I’m not sure how the image will reproduce on whatever device you’re reading this on, but I have attempted to import my letter to my dad into this blog. You may need to open it on a real computer, not your iPhone. I found it most entertaining, as did my son. I sent it to him yesterday. Here’s what I learned when I read it:
1. I was a reasonably articulate 18 year old, though my typing skills seem much better suited for today’s word processing than for a 1980 IBM Selectric.
2. My potty mouth was just as bad then as it is now.
3. I was a bit of a nerd, expressing my excitement over 3-D molecular geometry and philosophy.
4. The measure of a man in 1980 was the number of watts per channel his stereo could throw off. I wonder if today’s youth has any clue what “watts per channel” means?

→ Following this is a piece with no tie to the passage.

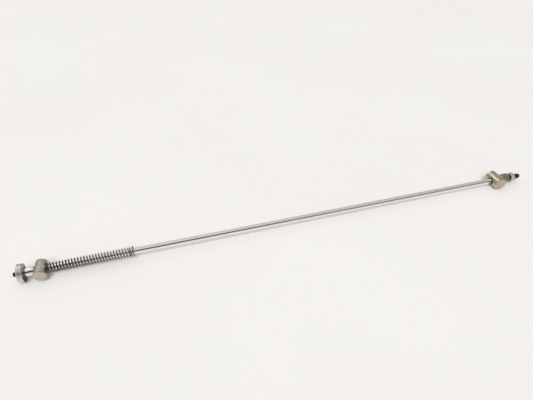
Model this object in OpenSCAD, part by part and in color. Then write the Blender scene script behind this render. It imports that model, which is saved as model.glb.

5. I really did try to play college baseball as a walk on, but, as predicted in the letter, didn’t make it very far.
6. We have made great advances in technology in the past 30 years with iPods replacing turntables and tape decks, but all that great technology has caused us to lose the art of letter writing. 30 years from now, I am guessing there will be no record of the communication I’ve had with my son this week as all of those text messages have already been deleted. That’s unfortunate.
One final note: Bob “Willie” Willcox never did deliver on that home-cooked meal. Willie – if you’re reading my blog, you owe me a home-cooked dinner!